(Records with modeling code)
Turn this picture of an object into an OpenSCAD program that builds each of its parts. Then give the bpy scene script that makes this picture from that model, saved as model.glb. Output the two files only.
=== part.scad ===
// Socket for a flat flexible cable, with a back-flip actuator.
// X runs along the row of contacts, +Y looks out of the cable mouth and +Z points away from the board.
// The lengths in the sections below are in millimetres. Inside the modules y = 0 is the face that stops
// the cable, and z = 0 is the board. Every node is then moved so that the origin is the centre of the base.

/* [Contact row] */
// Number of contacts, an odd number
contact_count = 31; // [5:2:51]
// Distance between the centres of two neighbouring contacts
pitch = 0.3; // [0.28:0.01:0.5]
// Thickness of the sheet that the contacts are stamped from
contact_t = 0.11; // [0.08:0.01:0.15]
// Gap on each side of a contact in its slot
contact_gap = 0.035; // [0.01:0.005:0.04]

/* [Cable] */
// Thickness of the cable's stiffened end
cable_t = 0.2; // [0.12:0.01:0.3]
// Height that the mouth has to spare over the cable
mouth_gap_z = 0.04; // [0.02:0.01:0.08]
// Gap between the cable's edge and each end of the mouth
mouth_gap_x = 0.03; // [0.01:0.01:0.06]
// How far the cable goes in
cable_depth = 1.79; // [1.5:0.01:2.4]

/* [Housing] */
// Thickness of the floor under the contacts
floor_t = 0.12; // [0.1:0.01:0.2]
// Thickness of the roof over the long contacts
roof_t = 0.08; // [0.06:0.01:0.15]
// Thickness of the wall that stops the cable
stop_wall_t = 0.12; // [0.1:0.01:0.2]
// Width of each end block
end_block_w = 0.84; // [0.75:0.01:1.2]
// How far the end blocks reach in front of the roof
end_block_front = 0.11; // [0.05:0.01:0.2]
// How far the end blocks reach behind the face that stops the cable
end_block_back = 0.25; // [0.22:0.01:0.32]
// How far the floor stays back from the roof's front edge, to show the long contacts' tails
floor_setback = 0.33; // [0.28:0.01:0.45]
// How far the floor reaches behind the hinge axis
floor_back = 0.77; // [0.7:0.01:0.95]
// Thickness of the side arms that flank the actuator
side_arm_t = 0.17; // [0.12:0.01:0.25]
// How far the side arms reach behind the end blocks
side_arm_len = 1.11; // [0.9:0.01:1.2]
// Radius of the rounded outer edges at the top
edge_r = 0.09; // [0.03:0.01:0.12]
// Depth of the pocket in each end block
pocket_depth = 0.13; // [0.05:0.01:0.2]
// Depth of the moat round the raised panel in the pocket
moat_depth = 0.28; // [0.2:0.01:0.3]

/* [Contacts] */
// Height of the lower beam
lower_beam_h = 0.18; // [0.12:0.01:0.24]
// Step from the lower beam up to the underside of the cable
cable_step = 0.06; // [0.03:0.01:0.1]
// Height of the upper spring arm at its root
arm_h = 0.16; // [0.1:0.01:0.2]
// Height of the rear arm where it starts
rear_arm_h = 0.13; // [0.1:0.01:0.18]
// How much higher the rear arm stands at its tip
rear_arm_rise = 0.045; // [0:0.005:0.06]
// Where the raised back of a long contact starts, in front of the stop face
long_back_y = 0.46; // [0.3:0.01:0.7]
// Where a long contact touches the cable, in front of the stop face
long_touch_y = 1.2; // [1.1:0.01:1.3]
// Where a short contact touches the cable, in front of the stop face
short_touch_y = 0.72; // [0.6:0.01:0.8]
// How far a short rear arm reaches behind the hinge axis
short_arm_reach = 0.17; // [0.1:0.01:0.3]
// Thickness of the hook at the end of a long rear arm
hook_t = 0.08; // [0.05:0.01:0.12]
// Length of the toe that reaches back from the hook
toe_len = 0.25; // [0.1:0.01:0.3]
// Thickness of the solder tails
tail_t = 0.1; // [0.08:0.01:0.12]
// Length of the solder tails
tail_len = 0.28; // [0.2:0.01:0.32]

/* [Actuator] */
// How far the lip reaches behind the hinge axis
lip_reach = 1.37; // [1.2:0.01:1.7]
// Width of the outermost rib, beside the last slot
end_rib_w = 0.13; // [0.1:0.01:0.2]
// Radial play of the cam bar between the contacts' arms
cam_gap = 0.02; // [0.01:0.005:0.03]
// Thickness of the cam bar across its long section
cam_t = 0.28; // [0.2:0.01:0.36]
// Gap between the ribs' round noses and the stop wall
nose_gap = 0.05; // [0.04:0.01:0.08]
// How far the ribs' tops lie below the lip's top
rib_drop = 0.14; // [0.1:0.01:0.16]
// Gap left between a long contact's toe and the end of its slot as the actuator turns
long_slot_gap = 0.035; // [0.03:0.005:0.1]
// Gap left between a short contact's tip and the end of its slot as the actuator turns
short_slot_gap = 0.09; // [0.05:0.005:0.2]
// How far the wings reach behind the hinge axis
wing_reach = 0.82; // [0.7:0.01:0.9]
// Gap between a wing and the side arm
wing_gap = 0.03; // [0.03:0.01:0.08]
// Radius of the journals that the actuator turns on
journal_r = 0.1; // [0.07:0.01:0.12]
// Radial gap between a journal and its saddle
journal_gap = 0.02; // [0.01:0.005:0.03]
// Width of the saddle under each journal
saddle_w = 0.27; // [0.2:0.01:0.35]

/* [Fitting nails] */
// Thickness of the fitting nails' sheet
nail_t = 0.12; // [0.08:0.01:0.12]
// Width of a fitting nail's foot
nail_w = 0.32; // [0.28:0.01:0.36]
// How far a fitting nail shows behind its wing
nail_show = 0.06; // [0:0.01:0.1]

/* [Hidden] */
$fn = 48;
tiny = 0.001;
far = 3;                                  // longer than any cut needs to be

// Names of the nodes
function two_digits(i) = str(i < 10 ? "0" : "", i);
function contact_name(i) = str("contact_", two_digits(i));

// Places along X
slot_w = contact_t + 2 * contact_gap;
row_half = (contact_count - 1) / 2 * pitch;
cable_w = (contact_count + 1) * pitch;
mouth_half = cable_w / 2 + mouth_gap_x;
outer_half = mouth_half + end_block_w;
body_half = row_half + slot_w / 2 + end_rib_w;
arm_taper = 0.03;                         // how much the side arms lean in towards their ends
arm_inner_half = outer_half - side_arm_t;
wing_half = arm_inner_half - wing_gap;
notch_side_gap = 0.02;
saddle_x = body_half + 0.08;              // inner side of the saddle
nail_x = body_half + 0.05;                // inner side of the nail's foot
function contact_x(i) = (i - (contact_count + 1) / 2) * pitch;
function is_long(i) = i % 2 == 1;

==

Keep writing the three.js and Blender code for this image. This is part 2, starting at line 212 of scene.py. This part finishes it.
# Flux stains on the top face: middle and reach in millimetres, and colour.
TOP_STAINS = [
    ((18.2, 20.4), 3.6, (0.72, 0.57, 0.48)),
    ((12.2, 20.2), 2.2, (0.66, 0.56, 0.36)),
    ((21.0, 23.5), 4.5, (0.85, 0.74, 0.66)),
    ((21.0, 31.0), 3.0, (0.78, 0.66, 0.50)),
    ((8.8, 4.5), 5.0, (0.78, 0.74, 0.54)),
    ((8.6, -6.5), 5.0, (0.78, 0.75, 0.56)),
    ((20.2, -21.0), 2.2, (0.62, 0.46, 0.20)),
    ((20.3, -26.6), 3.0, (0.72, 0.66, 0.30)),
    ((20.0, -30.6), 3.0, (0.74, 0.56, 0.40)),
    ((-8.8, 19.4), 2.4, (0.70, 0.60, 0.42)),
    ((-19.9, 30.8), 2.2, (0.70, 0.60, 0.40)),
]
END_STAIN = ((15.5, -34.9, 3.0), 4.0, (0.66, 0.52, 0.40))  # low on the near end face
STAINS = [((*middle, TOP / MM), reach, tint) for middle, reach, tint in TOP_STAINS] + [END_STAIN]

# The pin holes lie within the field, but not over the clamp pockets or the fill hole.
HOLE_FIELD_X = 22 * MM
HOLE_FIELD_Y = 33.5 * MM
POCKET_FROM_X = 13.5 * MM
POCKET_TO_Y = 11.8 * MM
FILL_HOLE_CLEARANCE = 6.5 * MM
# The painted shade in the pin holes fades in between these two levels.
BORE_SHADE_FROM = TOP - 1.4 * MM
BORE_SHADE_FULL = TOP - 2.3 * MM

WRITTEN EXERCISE
Write out each line exactly as it appears, from the line with "Keep writing the" up to and including the line with "BORE_SHADE_FULL = TOP - 2.3 * MM".

SOLUTION BELOW
Keep writing the three.js and Blender code for this image. This is part 2, starting at line 212 of scene.py. This part finishes it.
# Flux stains on the top face: middle and reach in millimetres, and colour.
TOP_STAINS = [
    ((18.2, 20.4), 3.6, (0.72, 0.57, 0.48)),
    ((12.2, 20.2), 2.2, (0.66, 0.56, 0.36)),
    ((21.0, 23.5), 4.5, (0.85, 0.74, 0.66)),
    ((21.0, 31.0), 3.0, (0.78, 0.66, 0.50)),
    ((8.8, 4.5), 5.0, (0.78, 0.74, 0.54)),
    ((8.6, -6.5), 5.0, (0.78, 0.75, 0.56)),
    ((20.2, -21.0), 2.2, (0.62, 0.46, 0.20)),
    ((20.3, -26.6), 3.0, (0.72, 0.66, 0.30)),
    ((20.0, -30.6), 3.0, (0.74, 0.56, 0.40)),
    ((-8.8, 19.4), 2.4, (0.70, 0.60, 0.42)),
    ((-19.9, 30.8), 2.2, (0.70, 0.60, 0.40)),
]
END_STAIN = ((15.5, -34.9, 3.0), 4.0, (0.66, 0.52, 0.40))  # low on the near end face
STAINS = [((*middle, TOP / MM), reach, tint) for middle, reach, tint in TOP_STAINS] + [END_STAIN]

# The pin holes lie within the field, but not over the clamp pockets or the fill hole.
HOLE_FIELD_X = 22 * MM
HOLE_FIELD_Y = 33.5 * MM
POCKET_FROM_X = 13.5 * MM
POCKET_TO_Y = 11.8 * MM
FILL_HOLE_CLEARANCE = 6.5 * MM
# The painted shade in the pin holes fades in between these two levels.
BORE_SHADE_FROM = TOP - 1.4 * MM
BORE_SHADE_FULL = TOP - 2.3 * MM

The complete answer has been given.